◆ **GOAL OF THE EXERCISE**: Check each line of the material below for "joints", then copy the ones that contain it.

◆ **DATA SUPPLIED**:

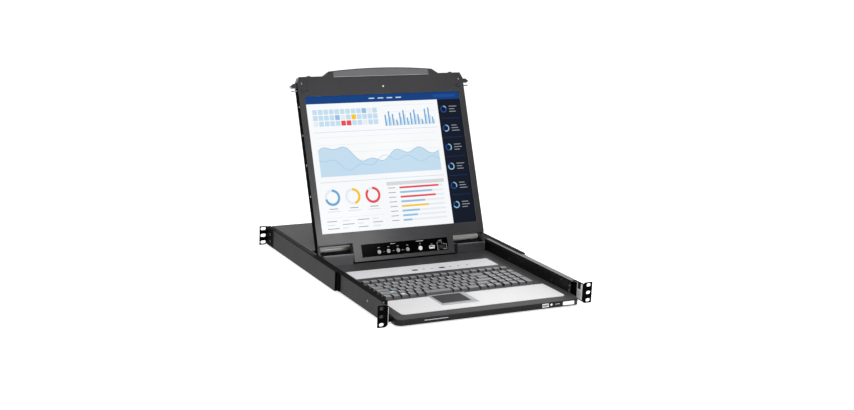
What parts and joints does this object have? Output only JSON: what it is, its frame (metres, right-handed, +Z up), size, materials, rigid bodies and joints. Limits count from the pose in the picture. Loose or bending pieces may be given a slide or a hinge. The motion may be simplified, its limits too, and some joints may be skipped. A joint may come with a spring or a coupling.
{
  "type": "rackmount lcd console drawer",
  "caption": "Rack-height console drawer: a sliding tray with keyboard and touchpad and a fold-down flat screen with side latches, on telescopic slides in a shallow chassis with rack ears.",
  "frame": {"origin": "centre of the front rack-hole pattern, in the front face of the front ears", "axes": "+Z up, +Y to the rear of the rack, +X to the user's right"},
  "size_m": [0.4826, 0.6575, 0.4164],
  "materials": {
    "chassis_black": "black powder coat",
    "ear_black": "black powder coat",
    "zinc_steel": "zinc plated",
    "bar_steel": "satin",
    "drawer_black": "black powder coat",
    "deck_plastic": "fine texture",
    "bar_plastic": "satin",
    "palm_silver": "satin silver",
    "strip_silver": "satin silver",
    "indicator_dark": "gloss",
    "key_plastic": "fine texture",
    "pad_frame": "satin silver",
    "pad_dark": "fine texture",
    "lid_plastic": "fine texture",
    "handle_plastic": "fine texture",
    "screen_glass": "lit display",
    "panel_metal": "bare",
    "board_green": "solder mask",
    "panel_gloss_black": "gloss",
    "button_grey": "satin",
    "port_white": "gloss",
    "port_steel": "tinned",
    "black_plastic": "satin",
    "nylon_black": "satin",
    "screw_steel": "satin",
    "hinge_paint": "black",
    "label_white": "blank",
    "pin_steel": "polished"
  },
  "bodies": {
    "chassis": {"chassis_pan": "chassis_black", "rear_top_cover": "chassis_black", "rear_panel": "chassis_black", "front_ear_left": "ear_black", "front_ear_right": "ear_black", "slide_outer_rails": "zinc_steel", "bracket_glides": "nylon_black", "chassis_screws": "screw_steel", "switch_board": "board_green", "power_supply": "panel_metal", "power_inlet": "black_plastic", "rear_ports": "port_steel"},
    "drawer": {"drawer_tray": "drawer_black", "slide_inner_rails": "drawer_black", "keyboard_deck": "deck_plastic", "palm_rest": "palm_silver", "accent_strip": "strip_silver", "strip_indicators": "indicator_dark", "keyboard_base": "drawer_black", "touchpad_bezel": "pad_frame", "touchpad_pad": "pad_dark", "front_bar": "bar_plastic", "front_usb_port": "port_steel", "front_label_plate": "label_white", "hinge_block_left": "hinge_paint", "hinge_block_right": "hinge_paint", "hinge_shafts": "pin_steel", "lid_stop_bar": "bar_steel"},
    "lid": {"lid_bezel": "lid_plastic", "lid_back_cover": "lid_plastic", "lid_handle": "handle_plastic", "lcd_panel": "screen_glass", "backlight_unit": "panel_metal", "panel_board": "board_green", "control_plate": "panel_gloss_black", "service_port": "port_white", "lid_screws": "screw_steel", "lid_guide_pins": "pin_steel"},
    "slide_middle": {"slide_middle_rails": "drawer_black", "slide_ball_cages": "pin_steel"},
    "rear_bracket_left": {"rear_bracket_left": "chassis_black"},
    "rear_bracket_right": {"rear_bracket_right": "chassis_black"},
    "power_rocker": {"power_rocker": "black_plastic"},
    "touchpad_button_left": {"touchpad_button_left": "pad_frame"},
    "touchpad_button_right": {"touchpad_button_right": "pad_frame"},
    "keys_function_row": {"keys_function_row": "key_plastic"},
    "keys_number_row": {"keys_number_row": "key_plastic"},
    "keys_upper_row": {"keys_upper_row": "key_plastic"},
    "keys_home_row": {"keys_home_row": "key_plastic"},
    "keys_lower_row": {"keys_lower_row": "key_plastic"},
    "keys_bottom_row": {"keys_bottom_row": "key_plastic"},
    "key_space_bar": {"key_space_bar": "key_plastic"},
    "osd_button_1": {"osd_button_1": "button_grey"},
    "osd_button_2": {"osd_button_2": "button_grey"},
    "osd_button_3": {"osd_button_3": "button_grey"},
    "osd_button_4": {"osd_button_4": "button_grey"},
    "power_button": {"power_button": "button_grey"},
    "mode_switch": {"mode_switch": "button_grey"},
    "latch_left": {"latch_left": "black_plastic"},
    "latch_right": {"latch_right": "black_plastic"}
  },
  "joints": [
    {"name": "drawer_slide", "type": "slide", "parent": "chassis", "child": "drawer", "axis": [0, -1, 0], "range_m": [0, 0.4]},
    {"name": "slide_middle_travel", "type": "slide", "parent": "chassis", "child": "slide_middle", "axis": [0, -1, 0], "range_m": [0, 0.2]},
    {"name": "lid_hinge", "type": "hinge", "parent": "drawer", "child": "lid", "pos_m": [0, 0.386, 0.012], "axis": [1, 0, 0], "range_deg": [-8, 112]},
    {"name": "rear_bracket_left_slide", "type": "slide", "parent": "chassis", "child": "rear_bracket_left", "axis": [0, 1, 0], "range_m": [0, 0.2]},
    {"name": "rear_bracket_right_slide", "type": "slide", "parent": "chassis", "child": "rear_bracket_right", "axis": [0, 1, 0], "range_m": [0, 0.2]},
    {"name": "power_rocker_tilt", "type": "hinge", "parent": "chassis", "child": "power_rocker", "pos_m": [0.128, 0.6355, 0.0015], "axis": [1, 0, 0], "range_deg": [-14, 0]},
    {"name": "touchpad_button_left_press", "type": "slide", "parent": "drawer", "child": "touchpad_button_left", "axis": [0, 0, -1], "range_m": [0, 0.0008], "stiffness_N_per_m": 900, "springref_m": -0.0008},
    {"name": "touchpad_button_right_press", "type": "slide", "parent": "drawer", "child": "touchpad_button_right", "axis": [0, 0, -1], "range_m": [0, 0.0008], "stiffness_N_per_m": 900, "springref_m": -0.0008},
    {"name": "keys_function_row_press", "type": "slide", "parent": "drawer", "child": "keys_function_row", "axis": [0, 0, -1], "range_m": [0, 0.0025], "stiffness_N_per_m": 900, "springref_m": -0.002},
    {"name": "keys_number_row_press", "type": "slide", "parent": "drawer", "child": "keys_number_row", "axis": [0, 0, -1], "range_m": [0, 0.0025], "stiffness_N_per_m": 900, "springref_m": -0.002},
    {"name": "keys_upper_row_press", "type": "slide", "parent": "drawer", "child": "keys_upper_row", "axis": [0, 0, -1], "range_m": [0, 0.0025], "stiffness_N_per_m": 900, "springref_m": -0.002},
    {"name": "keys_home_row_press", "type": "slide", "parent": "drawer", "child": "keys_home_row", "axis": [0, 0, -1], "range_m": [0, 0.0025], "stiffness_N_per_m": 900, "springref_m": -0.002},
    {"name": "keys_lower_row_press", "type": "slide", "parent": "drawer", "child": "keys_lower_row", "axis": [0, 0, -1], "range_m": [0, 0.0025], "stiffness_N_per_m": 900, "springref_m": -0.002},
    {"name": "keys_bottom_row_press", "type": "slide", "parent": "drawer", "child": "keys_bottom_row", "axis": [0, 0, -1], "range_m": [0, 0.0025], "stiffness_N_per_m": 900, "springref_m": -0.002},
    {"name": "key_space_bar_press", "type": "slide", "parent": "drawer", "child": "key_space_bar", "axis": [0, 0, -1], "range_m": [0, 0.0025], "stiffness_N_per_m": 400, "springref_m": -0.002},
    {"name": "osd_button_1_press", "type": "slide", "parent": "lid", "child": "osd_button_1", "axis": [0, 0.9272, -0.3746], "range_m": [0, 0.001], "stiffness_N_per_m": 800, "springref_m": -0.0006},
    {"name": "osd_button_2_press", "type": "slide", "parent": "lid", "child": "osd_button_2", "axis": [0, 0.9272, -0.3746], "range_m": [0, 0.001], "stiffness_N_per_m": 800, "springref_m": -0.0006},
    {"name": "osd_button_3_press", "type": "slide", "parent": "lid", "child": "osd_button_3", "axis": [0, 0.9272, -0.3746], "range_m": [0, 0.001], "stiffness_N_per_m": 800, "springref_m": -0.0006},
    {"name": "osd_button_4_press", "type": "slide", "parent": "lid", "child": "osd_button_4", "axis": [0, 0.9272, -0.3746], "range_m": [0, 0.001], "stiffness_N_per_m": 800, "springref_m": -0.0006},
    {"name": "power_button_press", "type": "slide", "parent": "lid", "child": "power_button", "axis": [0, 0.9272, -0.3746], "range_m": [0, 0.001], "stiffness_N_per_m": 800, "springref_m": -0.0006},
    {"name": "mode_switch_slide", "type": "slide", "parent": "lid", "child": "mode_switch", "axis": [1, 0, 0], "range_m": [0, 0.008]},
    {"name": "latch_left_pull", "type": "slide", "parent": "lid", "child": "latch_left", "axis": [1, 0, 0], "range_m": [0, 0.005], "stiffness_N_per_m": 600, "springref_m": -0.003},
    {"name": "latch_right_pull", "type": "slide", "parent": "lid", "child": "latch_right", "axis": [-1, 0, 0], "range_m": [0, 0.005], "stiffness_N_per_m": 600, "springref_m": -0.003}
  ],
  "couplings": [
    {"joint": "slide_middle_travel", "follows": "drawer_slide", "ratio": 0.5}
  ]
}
==
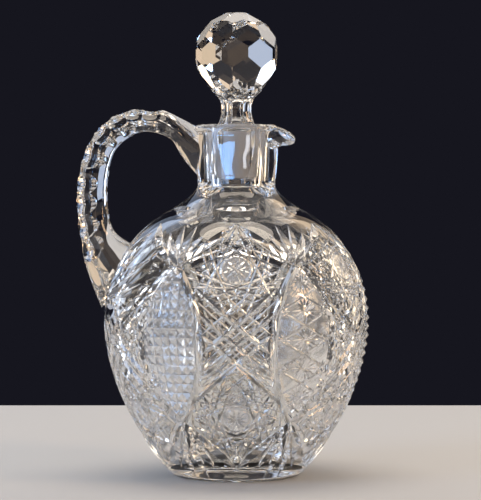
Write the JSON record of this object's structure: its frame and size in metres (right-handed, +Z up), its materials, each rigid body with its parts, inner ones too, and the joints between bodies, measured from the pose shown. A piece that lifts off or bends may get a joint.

◆ **SOLUTION**:
What parts and joints does this object have? Output only JSON: what it is, its frame (metres, right-handed, +Z up), size, materials, rigid bodies and joints. Limits count from the pose in the picture. Loose or bending pieces may be given a slide or a hinge. The motion may be simplified, its limits too, and some joints may be skipped. A joint may come with a spring or a coupling.
  "joints": [
Write the JSON record of this object's structure: its frame and size in metres (right-handed, +Z up), its materials, each rigid body with its parts, inner ones too, and the joints between bodies, measured from the pose shown. A piece that lifts off or bends may get a joint.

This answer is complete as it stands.